Project

General

Profile

Feature #4635

quirks when initializing SS7 ASP

Added by neels 10 days ago. Updated 9 days ago.

Status:
New
Priority:
Normal
Assignee:
-
Target version:
-
Start date:
06/24/2020
Due date:
% Done:

0%

Spec Reference:

Description

This is about starting up the SCCP links in osmo-bsc and osmo-msc (and possibly others), using the API provided by libosmo-sigtran.

There are problems when:
a) the 'cs7' / 'as' and 'asp' vty config is in the .cfg file
b) and/or when invoking osmo_sccp_simple_client() more than once

This came up because rapidly shutting down and restarting an SCTP connection to osmo-stp recently started triggering a race condition,
where osmo-stp's select() returned the new connection's accept before (or at the same time as) the old connection's close.
This because osmo-bsc recently started re-running osmo_sccp_simple_client() for each MSC in the pool: thrice for ttcn3-bsc-tests.

At first thought it seems that osmo-msc could also run it twice (for A and Iu)
but actually figures out to run the osmo_sccp_simple_client() only once when both A and Iu are on the same ss7 instance.

The first fix was to only re-start the ASP in osmo_sccp_simple_client() IF a new ASP was created.
That worked for osmo-bsc but only because of the peculiarity that the osmo-bsc.cfg does not contain an AS.
At the same time that broke osmo-msc tests, where the osmo-msc.cfg has AS and ASP configured in the cfg file.

I know, this is getting more and more entangled...

(I'll open this issue and then elaborate in follow-up comments.)


Related issues

Related to OsmoSTP - Bug #4625: osmo-stp crashes in ttcn3-bsc-tests on first M3UA messageResolved06/20/2020

History

#1 Updated by neels 10 days ago

Let's go through some start up sequences, chronologically:

osmo-bsc in ttcn3-bsc-tests

osmo-bsc.cfg:

cs7 instance 0
 asp asp-clnt-msc-0 2905 2905 m3ua
  remote-ip 172.18.2.200

  • no AS
  • no 'sctp-role client'

1. First, the cs7 vty gets parsed.

  • The 'asp' vty command creates an ASP with is_server = true.
  • osmo_ss7_vty_go_parent() exits the ASP node and runs osmo_ss7_asp_restart().
  • log says: DLSS7 NOTICE 0: asp-asp-clnt-msc-0: ASP Restart for server not implemented yet!

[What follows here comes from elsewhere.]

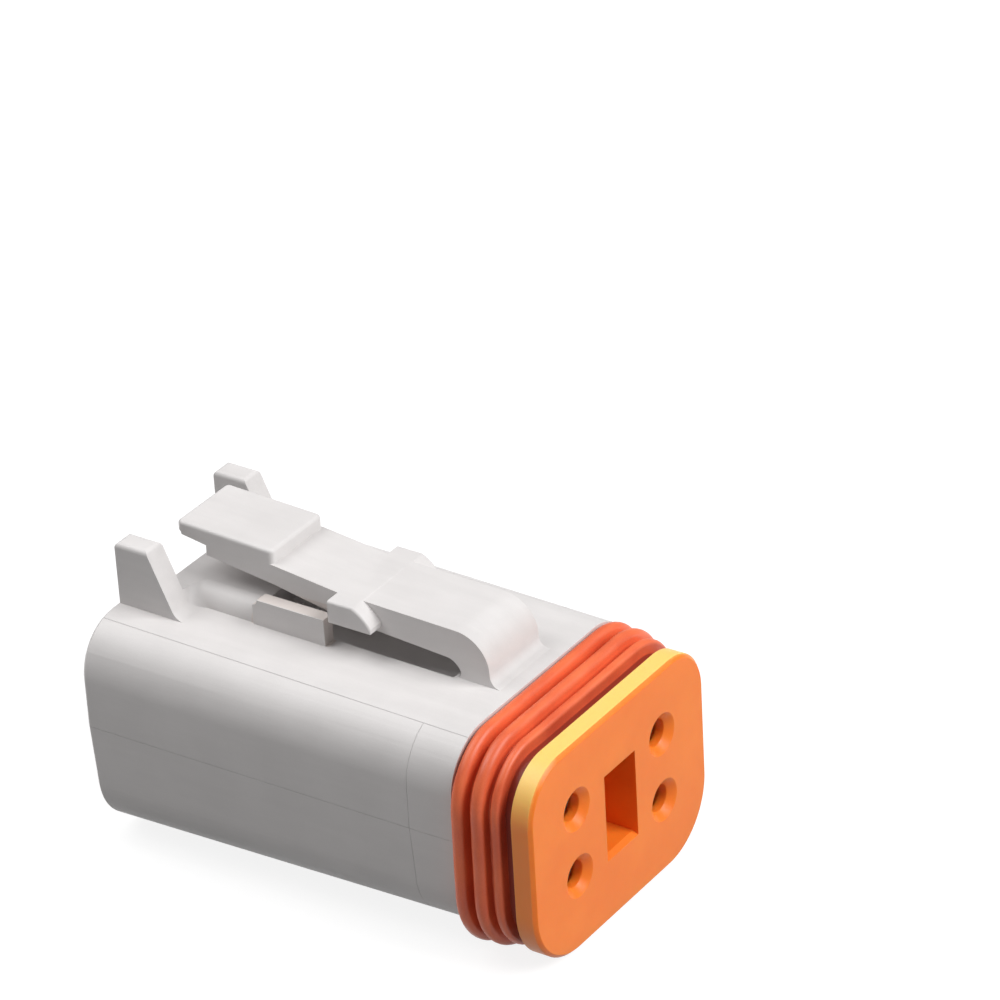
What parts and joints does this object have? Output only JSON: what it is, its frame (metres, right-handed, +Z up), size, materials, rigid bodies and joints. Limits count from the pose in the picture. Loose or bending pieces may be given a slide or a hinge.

2. osmo_bsc_sigtran_init() runs

  • 'msc 0' gets set up by osmo_sccp_simple_client_on_ss7_id().
  • it finds no AS, so sets up a new one.
  • asp = osmo_ss7_asp_find_by_proto(as, prot); returns no ASP, because the AS was not in the config file.
  • in the if (!asp) conditional, the configured ASP gets found and added to the AS.
  • also the ASP gets set to is_server = false unconditionally.
  • our new libosmo-sccp patch thus restarts the ASP with osmo_ss7_asp_restart()
    (the patch intends to only start a newly created ASP, but the patch https://gerrit.osmocom.org/c/libosmo-sccp/+/18990/2/src/sccp_user.c actually pivots on whether the AS had an ASP instead)
  • 'msc 1' and 2 get set up
  • now osmo_sccp_simple_client_on_ss7_id() finds an AS with ASP and does not restart the ASP.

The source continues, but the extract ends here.